- [Task]
Print the listing below exactly.

++++++++

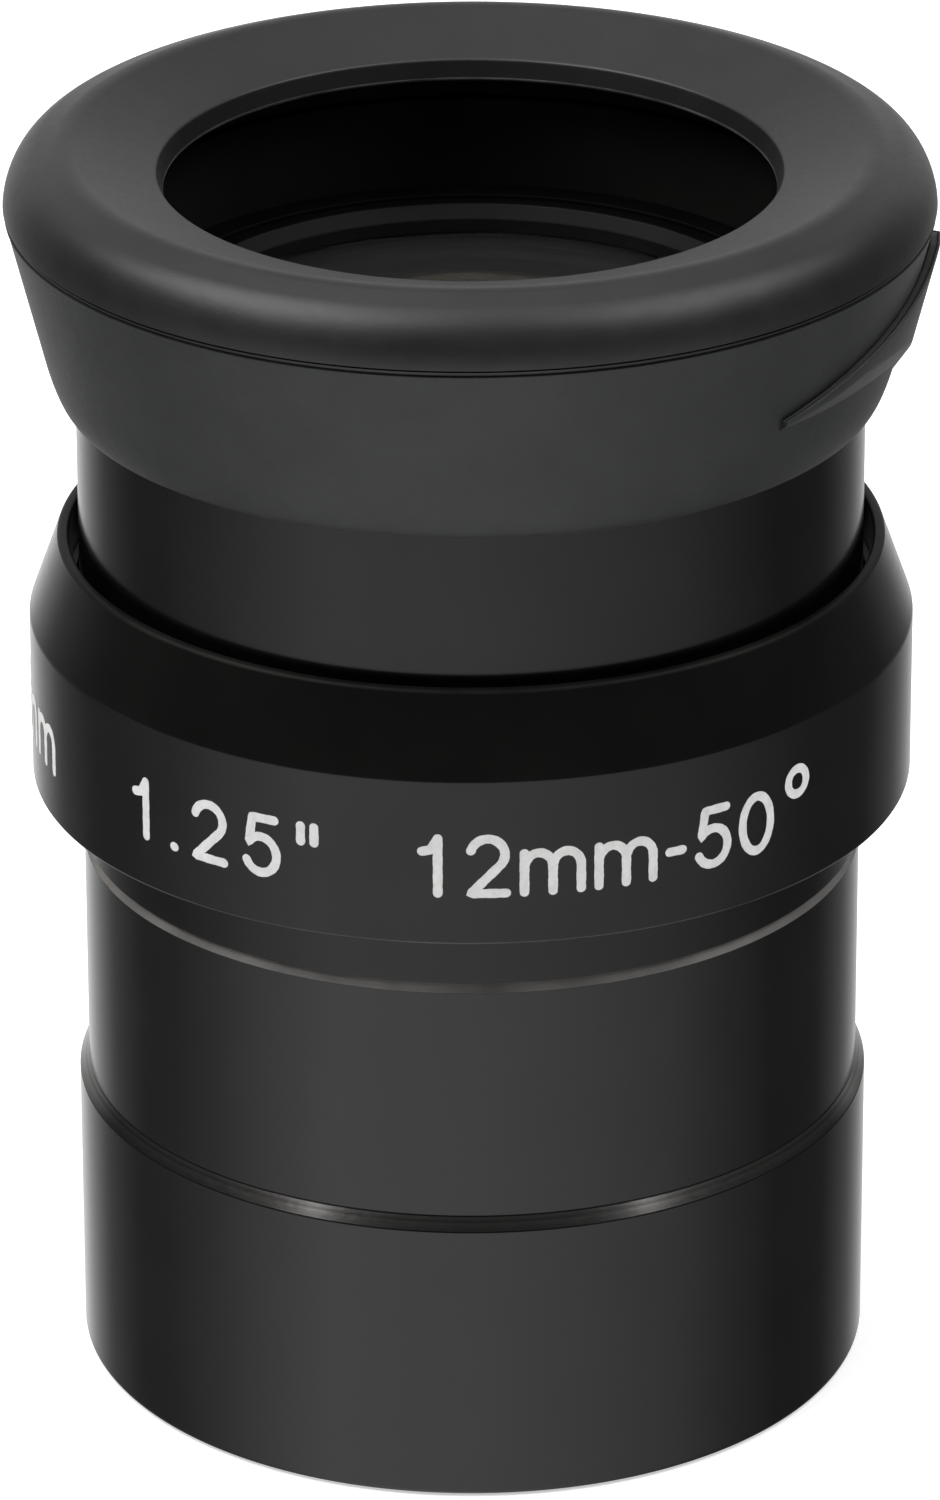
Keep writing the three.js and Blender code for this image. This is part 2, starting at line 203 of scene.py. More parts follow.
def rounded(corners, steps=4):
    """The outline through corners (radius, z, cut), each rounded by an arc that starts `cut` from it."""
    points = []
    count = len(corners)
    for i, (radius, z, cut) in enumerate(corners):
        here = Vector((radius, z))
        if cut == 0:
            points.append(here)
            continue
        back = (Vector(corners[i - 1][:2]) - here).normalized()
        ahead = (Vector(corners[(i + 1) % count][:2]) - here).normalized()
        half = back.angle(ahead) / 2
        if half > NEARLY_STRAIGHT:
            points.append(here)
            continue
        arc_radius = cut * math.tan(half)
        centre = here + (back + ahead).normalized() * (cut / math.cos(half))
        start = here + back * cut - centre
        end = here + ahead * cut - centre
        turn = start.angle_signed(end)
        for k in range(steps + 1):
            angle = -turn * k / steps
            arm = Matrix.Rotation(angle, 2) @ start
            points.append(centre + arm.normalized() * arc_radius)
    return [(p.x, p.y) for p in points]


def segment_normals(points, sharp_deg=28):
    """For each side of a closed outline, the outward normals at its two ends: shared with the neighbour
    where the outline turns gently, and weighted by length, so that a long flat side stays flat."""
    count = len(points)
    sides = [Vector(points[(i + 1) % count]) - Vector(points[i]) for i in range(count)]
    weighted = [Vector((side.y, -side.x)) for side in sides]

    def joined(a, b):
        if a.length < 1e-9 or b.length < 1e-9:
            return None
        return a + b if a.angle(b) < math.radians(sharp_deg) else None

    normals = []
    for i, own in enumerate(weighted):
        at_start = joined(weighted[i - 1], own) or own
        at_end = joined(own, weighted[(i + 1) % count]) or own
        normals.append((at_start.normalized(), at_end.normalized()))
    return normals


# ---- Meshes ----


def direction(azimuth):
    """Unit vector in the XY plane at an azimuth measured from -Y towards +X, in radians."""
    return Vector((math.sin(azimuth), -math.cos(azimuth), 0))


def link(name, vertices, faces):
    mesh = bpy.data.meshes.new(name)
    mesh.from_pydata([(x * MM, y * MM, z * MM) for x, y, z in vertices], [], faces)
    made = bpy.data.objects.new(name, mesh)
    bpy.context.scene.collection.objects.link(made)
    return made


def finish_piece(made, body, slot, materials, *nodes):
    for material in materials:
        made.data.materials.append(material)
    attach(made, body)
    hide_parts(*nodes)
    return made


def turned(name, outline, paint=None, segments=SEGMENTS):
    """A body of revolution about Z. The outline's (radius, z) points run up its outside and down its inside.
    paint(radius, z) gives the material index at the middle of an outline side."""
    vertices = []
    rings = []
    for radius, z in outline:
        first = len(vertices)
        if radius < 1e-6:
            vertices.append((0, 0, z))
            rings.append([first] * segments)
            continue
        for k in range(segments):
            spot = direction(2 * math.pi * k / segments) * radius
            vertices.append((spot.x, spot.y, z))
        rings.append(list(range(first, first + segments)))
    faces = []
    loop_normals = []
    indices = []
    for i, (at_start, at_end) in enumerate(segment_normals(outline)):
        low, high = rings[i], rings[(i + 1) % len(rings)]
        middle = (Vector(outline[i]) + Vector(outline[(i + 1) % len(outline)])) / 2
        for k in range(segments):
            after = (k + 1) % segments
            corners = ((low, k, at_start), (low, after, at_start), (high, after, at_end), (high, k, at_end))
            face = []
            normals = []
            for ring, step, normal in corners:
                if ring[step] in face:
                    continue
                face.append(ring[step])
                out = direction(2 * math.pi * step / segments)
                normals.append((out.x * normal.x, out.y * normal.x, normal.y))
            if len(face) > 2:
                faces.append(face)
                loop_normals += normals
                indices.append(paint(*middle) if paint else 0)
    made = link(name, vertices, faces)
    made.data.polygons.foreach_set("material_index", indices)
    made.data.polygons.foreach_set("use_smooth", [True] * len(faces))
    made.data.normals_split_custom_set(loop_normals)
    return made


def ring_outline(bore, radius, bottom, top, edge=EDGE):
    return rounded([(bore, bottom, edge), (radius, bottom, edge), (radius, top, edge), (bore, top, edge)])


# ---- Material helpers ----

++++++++

- [Final answer]
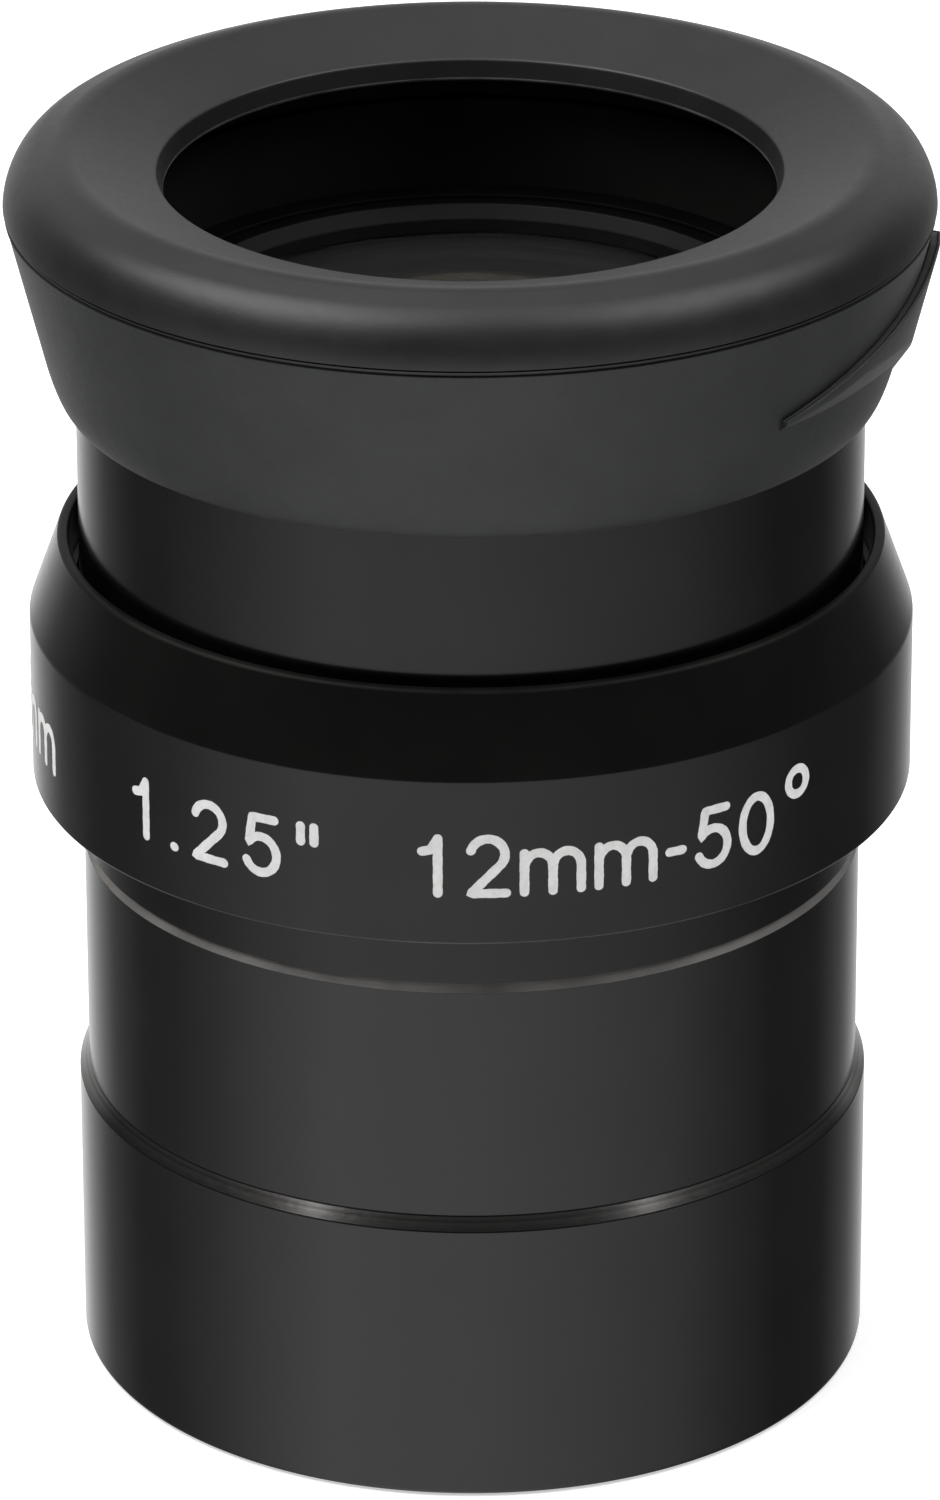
Keep writing the three.js and Blender code for this image. This is part 2, starting at line 203 of scene.py. More parts follow.
def rounded(corners, steps=4):
    """The outline through corners (radius, z, cut), each rounded by an arc that starts `cut` from it."""
    points = []
    count = len(corners)
    for i, (radius, z, cut) in enumerate(corners):
        here = Vector((radius, z))
        if cut == 0:
            points.append(here)
            continue
        back = (Vector(corners[i - 1][:2]) - here).normalized()
        ahead = (Vector(corners[(i + 1) % count][:2]) - here).normalized()
        half = back.angle(ahead) / 2
        if half > NEARLY_STRAIGHT:
            points.append(here)
            continue
        arc_radius = cut * math.tan(half)
        centre = here + (back + ahead).normalized() * (cut / math.cos(half))
        start = here + back * cut - centre
        end = here + ahead * cut - centre
        turn = start.angle_signed(end)
        for k in range(steps + 1):
            angle = -turn * k / steps
            arm = Matrix.Rotation(angle, 2) @ start
            points.append(centre + arm.normalized() * arc_radius)
    return [(p.x, p.y) for p in points]


def segment_normals(points, sharp_deg=28):
    """For each side of a closed outline, the outward normals at its two ends: shared with the neighbour
    where the outline turns gently, and weighted by length, so that a long flat side stays flat."""
    count = len(points)
    sides = [Vector(points[(i + 1) % count]) - Vector(points[i]) for i in range(count)]
    weighted = [Vector((side.y, -side.x)) for side in sides]

    def joined(a, b):
        if a.length < 1e-9 or b.length < 1e-9:
            return None
        return a + b if a.angle(b) < math.radians(sharp_deg) else None

    normals = []
    for i, own in enumerate(weighted):
        at_start = joined(weighted[i - 1], own) or own
        at_end = joined(own, weighted[(i + 1) % count]) or own
        normals.append((at_start.normalized(), at_end.normalized()))
    return normals


# ---- Meshes ----


def direction(azimuth):
    """Unit vector in the XY plane at an azimuth measured from -Y towards +X, in radians."""
    return Vector((math.sin(azimuth), -math.cos(azimuth), 0))


def link(name, vertices, faces):
    mesh = bpy.data.meshes.new(name)
    mesh.from_pydata([(x * MM, y * MM, z * MM) for x, y, z in vertices], [], faces)
    made = bpy.data.objects.new(name, mesh)
    bpy.context.scene.collection.objects.link(made)
    return made


def finish_piece(made, body, slot, materials, *nodes):
    for material in materials:
        made.data.materials.append(material)
    attach(made, body)
    hide_parts(*nodes)
    return made


def turned(name, outline, paint=None, segments=SEGMENTS):
    """A body of revolution about Z. The outline's (radius, z) points run up its outside and down its inside.
    paint(radius, z) gives the material index at the middle of an outline side."""
    vertices = []
    rings = []
    for radius, z in outline:
        first = len(vertices)
        if radius < 1e-6:
            vertices.append((0, 0, z))
            rings.append([first] * segments)
            continue
        for k in range(segments):
            spot = direction(2 * math.pi * k / segments) * radius
            vertices.append((spot.x, spot.y, z))
        rings.append(list(range(first, first + segments)))
    faces = []
    loop_normals = []
    indices = []
    for i, (at_start, at_end) in enumerate(segment_normals(outline)):
        low, high = rings[i], rings[(i + 1) % len(rings)]
        middle = (Vector(outline[i]) + Vector(outline[(i + 1) % len(outline)])) / 2
        for k in range(segments):
            after = (k + 1) % segments
            corners = ((low, k, at_start), (low, after, at_start), (high, after, at_end), (high, k, at_end))
            face = []
            normals = []
            for ring, step, normal in corners:
                if ring[step] in face:
                    continue
                face.append(ring[step])
                out = direction(2 * math.pi * step / segments)
                normals.append((out.x * normal.x, out.y * normal.x, normal.y))
            if len(face) > 2:
                faces.append(face)
                loop_normals += normals
                indices.append(paint(*middle) if paint else 0)
    made = link(name, vertices, faces)
    made.data.polygons.foreach_set("material_index", indices)
    made.data.polygons.foreach_set("use_smooth", [True] * len(faces))
    made.data.normals_split_custom_set(loop_normals)
    return made


def ring_outline(bore, radius, bottom, top, edge=EDGE):
    return rounded([(bore, bottom, edge), (radius, bottom, edge), (radius, top, edge), (bore, top, edge)])


# ---- Material helpers ----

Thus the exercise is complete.